Я думаю, что первые жители этой фермы еще не имели возможности насладиться такой тенью, во всяком случае, не в первые годы. Очевидно, они сажали деревья, чтобы их плодами и тенью пользовались следующие поколения. Скорее всего, эта семейная пара упокоилась на местном придорожном кладбище задолго до того, как тени их деревьев аркой легли на дорогу. И теперь я живу в том тенистом будущем, которое они себе представляли, и пью сок деревьев, посаженных одновременно с их свадебными клятвами. Они не могли вообразить себе меня, живущую здесь много поколений спустя, – и вот я пользуюсь их дарами. И уж тем более они и подумать не могли, что, когда моя дочь Линден будет выходить замуж, она выберет листья сахарных кленов в качестве сувениров для гостей.
Я в долгу перед этими людьми и этими деревьями и чувствую свою ответственность за передачу физической, эмоциональной и духовной связи дальше, кому-то неизвестному, кто будет жить здесь после меня под сенью деревьев-близнецов. У меня нет возможности в полной мере отплатить им, потому что их дар значительно больше, чем я могу дать. Деревья настолько огромные, что я не знаю, как можно за ними ухаживать, хотя иногда старательно разбрасываю вокруг их корней гранулированные удобрения, а в летнюю засуху поливаю их из шланга. Возможно, единственное, что я могу делать, – это любить их. Я понимаю, что должна оставить свои дары – для деревьев, для будущего, для тех неизвестных, кто будет здесь жить после меня. Слышала, что маори делают прекрасные деревянные скульптуры и разносят их по разным уголкам леса, оставляя в качестве даров деревьям. А я вот сажаю нарциссы – сотни цветов солнечными лужайками прямо под кленами – в знак поклонения их красоте и в благодарность за их дары.
И теперь, одновременно с началом брожения сока в деревьях, нарциссы тоже поднимаются из-под земли.
Гамамелис
Глазами моей дочери
Ноябрь – не время для цветения, дни становятся короткими и холодными. Тяжелые тучи наводят тоску, а дождь со снегом под мое ворчание и проклятья загоняет меня домой. Высовываться на улицу совсем не хочется. Поэтому, когда солнце вдруг пробивается, чтобы побаловать теплым деньком, возможно последним перед снегопадом, я выхожу погулять. Так как лес в это время года стоит без листьев и птиц, жужжание пчелы кажется необычайно громким. Заинтригованная, я следую за ней: что заставило ее вылететь наружу в ноябре? Она направляется прямиком к голым ветвям, которые при ближайшем рассмотрении оказываются усыпанными желтыми цветами. Это гамамелис. Цветки состоят из пяти узких длинных лепестков, каждый из которых похож на обрывок полинявшей желтой ткани, зацепившейся за ветку и развевающейся на ветру. Но как же приятно видеть их – это пятно цвета в преддверии долгих серых месяцев! Последнее «ура» накануне зимы! Неожиданно нахлынули воспоминания об одном далеком ноябре.

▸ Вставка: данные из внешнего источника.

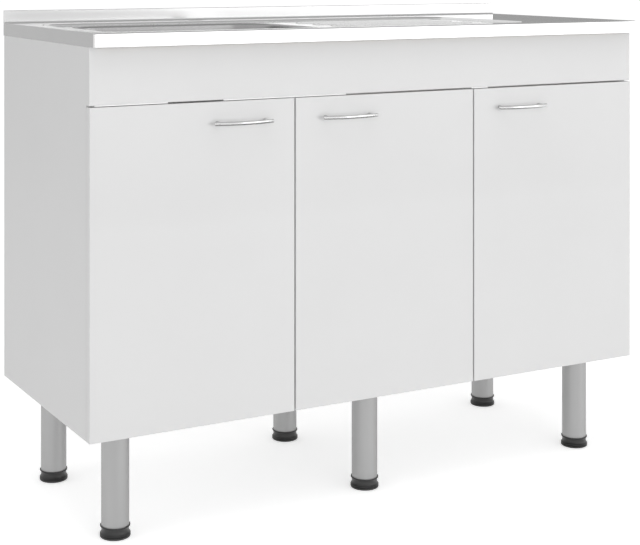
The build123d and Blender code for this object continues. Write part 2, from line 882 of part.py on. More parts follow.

С тех пор как она ушла, дом опустел. Вырезанные из плотной бумаги Санта-Клаусы, которых она приклеила на высокие окна, выцвели от лучей летнего солнца, а пластиковые пуансеттии на столе были подернуты паутиной. По запаху чувствовалось, что в кладовке похозяйничали мыши, а рождественский окорок в холодильнике покрылся плесенью после отключения электричества. На крыльце, в ожидании ее возвращения, крапивники свили гнездо в коробке из-под ланча. Под провисшей бельевой веревкой, на которой все еще висел серый кардиган, в изобилии цвели астры.